Meso-modelling study of the mechanical response and texture evolution of magnesium alloy during hot compression

Abstract

The mechanical response and texture evolution of magnesium alloy during hot deformation are closely related to the heterogeneous meso-deformation. The improved Voce hardening law was developed and introduced into the crystal plasticity (CP) theory, and a reconstruction method of textured representative polycrystal was proposed. Three-dimensional crystal plasticity finite element model (3D-CPFEM) was established to meso-simulate the hot compression deformation of ZK61 Mg alloy. The influence of the temperature and strain rate on mechanical response was investigated, and the corresponding texture evolution and the texture transformation mechanism was revealed through meso-simulation.
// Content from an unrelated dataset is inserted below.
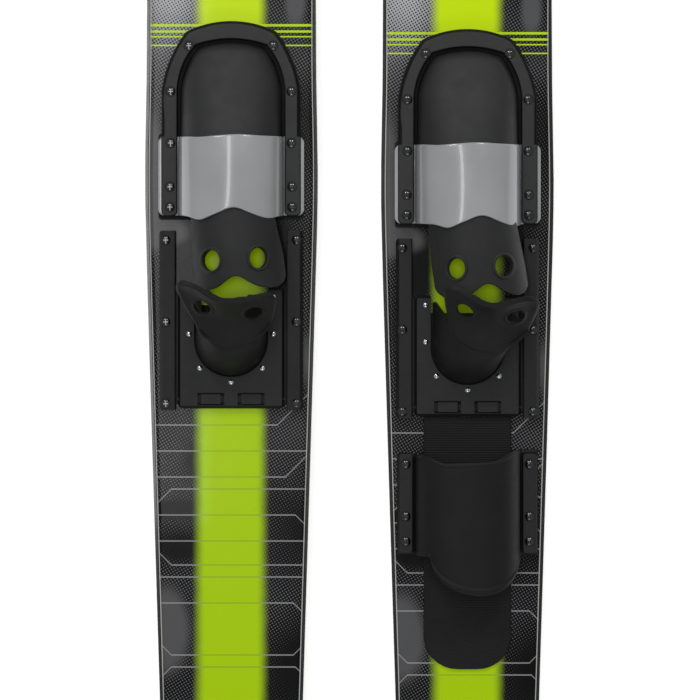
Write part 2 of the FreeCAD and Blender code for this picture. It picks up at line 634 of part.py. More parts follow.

The results show that the 3D-CPFEM with the improved Voce hardening law and the initial texture characteristic can well predict the mechanical response and texture evolution under different temperatures and strain rates during hot compression of ZK61 Mg alloy. The basal plane texture of the ZK61 tubular blank is transformed into the basal fiber texture after hot compression, where the basal plane of grains is deflected gradually from the radial-axial plane to the radial-tangential plane. The texture transformation is attributed to two reasons, i.e., the orientation deflection of the grains with larger basal slip systems Schmid factor (SF) and the orientation retention of the grains whose c-axis tends to be parallel to the axial direction (AD) of the tubular blank. The change of the grain orientation corresponding to the basal plane texture component of the tubular blank has little contribution to the formed basal fiber texture.